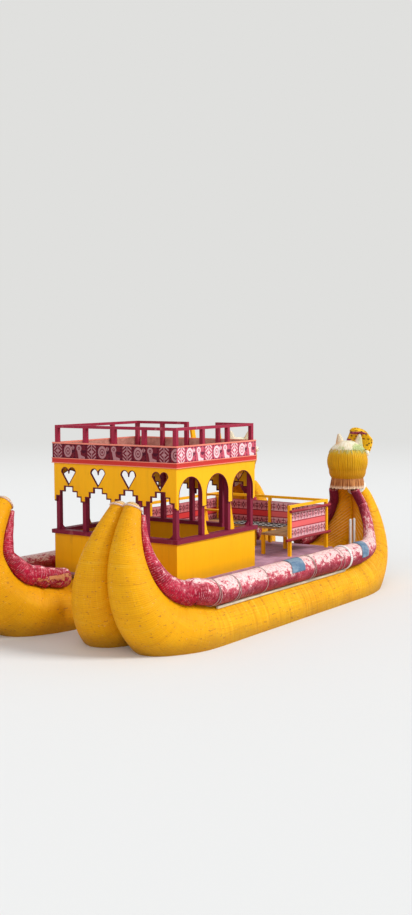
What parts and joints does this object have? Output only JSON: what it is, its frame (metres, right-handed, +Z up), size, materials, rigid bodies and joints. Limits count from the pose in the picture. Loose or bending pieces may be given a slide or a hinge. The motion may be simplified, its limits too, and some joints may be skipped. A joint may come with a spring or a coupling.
{
  "type": "reed boat",
  "caption": "Catamaran reed boat with yellow bundles, dark red gunwale rolls, a painted cabin, deck benches and animal heads on the prows.",
  "frame": {"origin": "on the water's surface at the middle of the boat, between the two hulls", "axes": "+X towards the bow, +Y to port, +Z up"},
  "size_m": [8.9925, 5.0898, 3.9138],
  "materials": {
    "yellow_reed": "painted tied reed, satin",
    "red_reed": "painted tied reed, worn",
    "straw": "dry reed, matte",
    "spotted_reed": "painted reed with dark spots",
    "eye_white": "painted, satin",
    "pale_wood": "weathered",
    "bare_wood": "weathered",
    "deck_boards": "worn paint",
    "yellow_paint": "gloss paint on boards",
    "maroon_paint": "gloss paint on timber",
    "red_paint": "gloss paint on timber",
    "salmon_paint": "paint on timber",
    "woven_band": "woven wool band on boards",
    "dark_weave": "woven cover"
  },
  "bodies": {
    "root": {"arch_panel_port": "yellow_paint", "arch_panel_starboard": "yellow_paint", "bench_backs": "woven_band", "bench_posts": "yellow_paint", "bench_rails": "maroon_paint", "bench_seats": "bare_wood", "bench_top_rails": "yellow_paint", "bundle_port_inner": "yellow_reed", "bundle_port_outer": "yellow_reed", "bundle_starboard_inner": "yellow_reed", "bundle_starboard_outer": "yellow_reed", "cabin_floor": "deck_boards", "cabin_posts": "maroon_paint", "cross_beams": "bare_wood", "crown_port": "straw", "crown_starboard": "straw", "eyes": "eye_white", "fore_deck": "deck_boards", "head_port": "yellow_reed", "head_starboard": "yellow_reed", "jaws_port": "spotted_reed", "jaws_starboard": "spotted_reed", "ladder": "yellow_paint", "lower_wall_bow": "yellow_paint", "lower_wall_port": "yellow_paint", "lower_wall_starboard": "yellow_paint", "lower_wall_stern": "yellow_paint", "neck_lashing_port": "straw", "neck_lashing_starboard": "straw", "roll_port_inner": "red_reed", "roll_port_outer": "red_reed", "roll_starboard_inner": "red_reed", "roll_starboard_outer": "red_reed", "roof_cap": "salmon_paint", "roof_deck": "deck_boards", "roof_fascia": "woven_band", "roof_posts": "maroon_paint", "roof_rail": "maroon_paint", "roof_strip": "red_paint", "seat_cover": "dark_weave", "side_pole": "pale_wood", "sill": "maroon_paint", "stepped_panel_bow": "yellow_paint", "stepped_panel_stern": "yellow_paint", "thole_block": "bare_wood", "thole_pins": "pale_wood"}
  },
  "joints": []
}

——

▶ [Goal]: Copy the data above exactly. Every line must be included.

▶ [Solution to this exercise]:
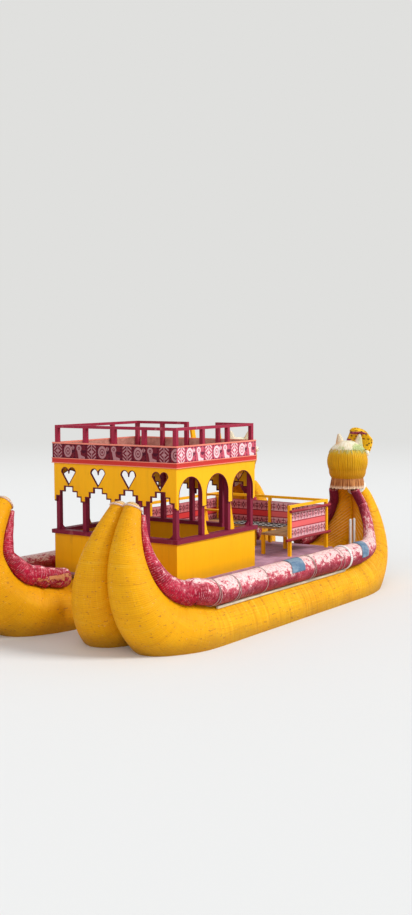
What parts and joints does this object have? Output only JSON: what it is, its frame (metres, right-handed, +Z up), size, materials, rigid bodies and joints. Limits count from the pose in the picture. Loose or bending pieces may be given a slide or a hinge. The motion may be simplified, its limits too, and some joints may be skipped. A joint may come with a spring or a coupling.
{
  "type": "reed boat",
  "caption": "Catamaran reed boat with yellow bundles, dark red gunwale rolls, a painted cabin, deck benches and animal heads on the prows.",
  "frame": {"origin": "on the water's surface at the middle of the boat, between the two hulls", "axes": "+X towards the bow, +Y to port, +Z up"},
  "size_m": [8.9925, 5.0898, 3.9138],
  "materials": {
    "yellow_reed": "painted tied reed, satin",
    "red_reed": "painted tied reed, worn",
    "straw": "dry reed, matte",
    "spotted_reed": "painted reed with dark spots",
    "eye_white": "painted, satin",
    "pale_wood": "weathered",
    "bare_wood": "weathered",
    "deck_boards": "worn paint",
    "yellow_paint": "gloss paint on boards",
    "maroon_paint": "gloss paint on timber",
    "red_paint": "gloss paint on timber",
    "salmon_paint": "paint on timber",
    "woven_band": "woven wool band on boards",
    "dark_weave": "woven cover"
  },
  "bodies": {
    "root": {"arch_panel_port": "yellow_paint", "arch_panel_starboard": "yellow_paint", "bench_backs": "woven_band", "bench_posts": "yellow_paint", "bench_rails": "maroon_paint", "bench_seats": "bare_wood", "bench_top_rails": "yellow_paint", "bundle_port_inner": "yellow_reed", "bundle_port_outer": "yellow_reed", "bundle_starboard_inner": "yellow_reed", "bundle_starboard_outer": "yellow_reed", "cabin_floor": "deck_boards", "cabin_posts": "maroon_paint", "cross_beams": "bare_wood", "crown_port": "straw", "crown_starboard": "straw", "eyes": "eye_white", "fore_deck": "deck_boards", "head_port": "yellow_reed", "head_starboard": "yellow_reed", "jaws_port": "spotted_reed", "jaws_starboard": "spotted_reed", "ladder": "yellow_paint", "lower_wall_bow": "yellow_paint", "lower_wall_port": "yellow_paint", "lower_wall_starboard": "yellow_paint", "lower_wall_stern": "yellow_paint", "neck_lashing_port": "straw", "neck_lashing_starboard": "straw", "roll_port_inner": "red_reed", "roll_port_outer": "red_reed", "roll_starboard_inner": "red_reed", "roll_starboard_outer": "red_reed", "roof_cap": "salmon_paint", "roof_deck": "deck_boards", "roof_fascia": "woven_band", "roof_posts": "maroon_paint", "roof_rail": "maroon_paint", "roof_strip": "red_paint", "seat_cover": "dark_weave", "side_pole": "pale_wood", "sill": "maroon_paint", "stepped_panel_bow": "yellow_paint", "stepped_panel_stern": "yellow_paint", "thole_block": "bare_wood", "thole_pins": "pale_wood"}
  },
  "joints": []
}